Younger. Smug. Holding a drink in one hand and a half-baked joke in the other.

"Come on, Eden, lighten up," the reflection said, parroting a night Riley had spent years trying to forget.

He backed away.

The mirror leaned forward.

"She came to you," the voice snarled. "Told you she wasn't okay. And you said…"

"I said she was just bombing," Riley whispered. "Just a rough patch."

The mirror shattered.

Something behind the wall screamed.

Siobhan

She landed in a room and immediately knew where she was.

Eden's bedroom.

The one she'd helped her move into years ago. The cracked window. The tangle of posters. The stack of notebooks on the nightstand, pages half-torn and overused.

She heard crying.

Muffled. Behind the closet door.

Siobhan's legs wobbled as she approached. She opened the door.

Eden sat curled in the corner. Not ghostly. Not spectral. Just human. Rocking.
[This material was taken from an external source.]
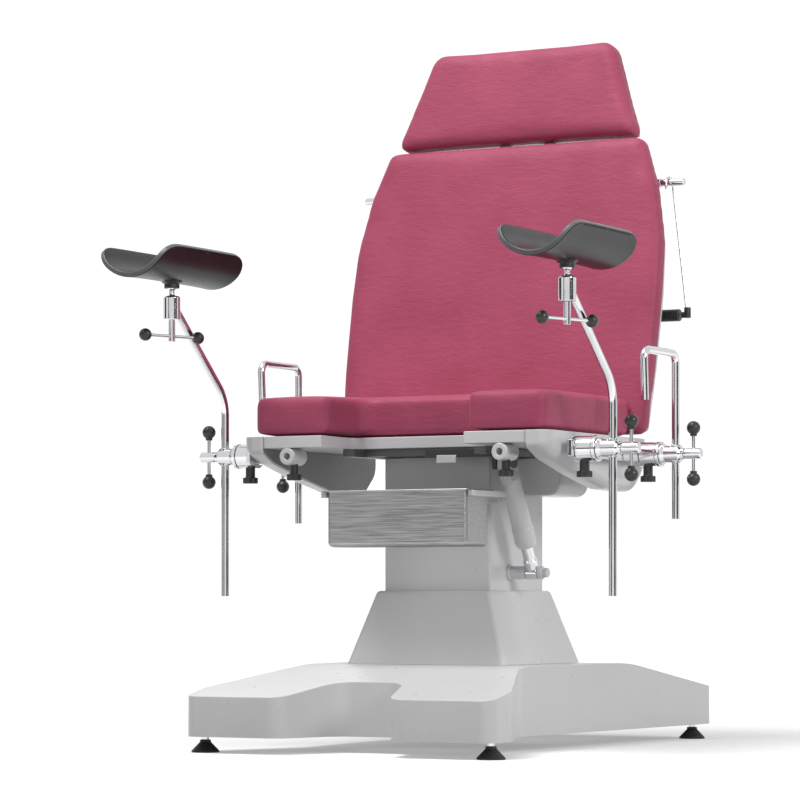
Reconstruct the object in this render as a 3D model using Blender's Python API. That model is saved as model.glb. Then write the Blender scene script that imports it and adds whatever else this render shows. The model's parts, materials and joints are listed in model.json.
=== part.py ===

Crying.

Behind her stood another Siobhan—arms crossed, leaning in the doorway like a judgment made flesh.

"I told her to toughen up," the double said flatly. "Said the crowd was supposed to be cruel. That it meant she was earning it."

Siobhan's throat tightened.

"She needed a friend," her double said. "She got a coach."

The crying stopped.

Eden stood.

Her eyes were empty.

"You were always better at being seen than at seeing me."

The closet door slammed shut.

Malik

He landed in what looked like a stage—but upside-down, backward. A negative of reality. The only light came from a single overhead spotlight.

In its glow: a chair.

On it—himself.

Younger. Calmer. Confident.

He was sitting across from Eden in a parking lot. She was holding a script—no jokes, just truth. Raw, angry, honest.

"Can you read it?" she'd asked that night.

On the stage, he watched himself nod, scan the pages—and shake his head.

"Stick to what works," his double said.

The scene looped.

Over and over.

"Stick to what works. Stick to what works."

The line became rhythmic. A mantra. A cage.

"You made her a brand," whispered a voice. "You helped polish the mask."

The spotlight blinked out.

Jonah

A hallway.

It stretched into the distance, endless and straight, lined with portraits of Eden at every stage of her life.

Smiling.

Crying.

Cracking.

He walked. Slowly.

As he passed each frame, they began to bleed—not blood, but ink. Thick black streams dripped down the canvas, pooling on the floor. In the liquid, her jokes formed:

"I never wanted to be funny…"

"You don't listen unless I'm smiling…"

"Why does pain only matter when it rhymes?"

At the end of the hallway stood a single door.

He opened it.

Inside—an empty dressing room. Cold. Dim.

On the table: a single ticket.

To her last show.

Unused.

He stared at it.

He hadn't gone. Had told her he was busy. "Next time," he'd said.

There wasn't one.

The ticket ignited in blue fire.

And outside, the house screamed.

Rooms folded. Hallways spun. The manor turned in on itself like a dying star.

But beneath the storm, beneath the carnage and the crumbling walls, a laugh rose up through the floorboards.

Not cruel.

Not mocking.

Just tired.

A final laugh.

One that had been waiting to be heard.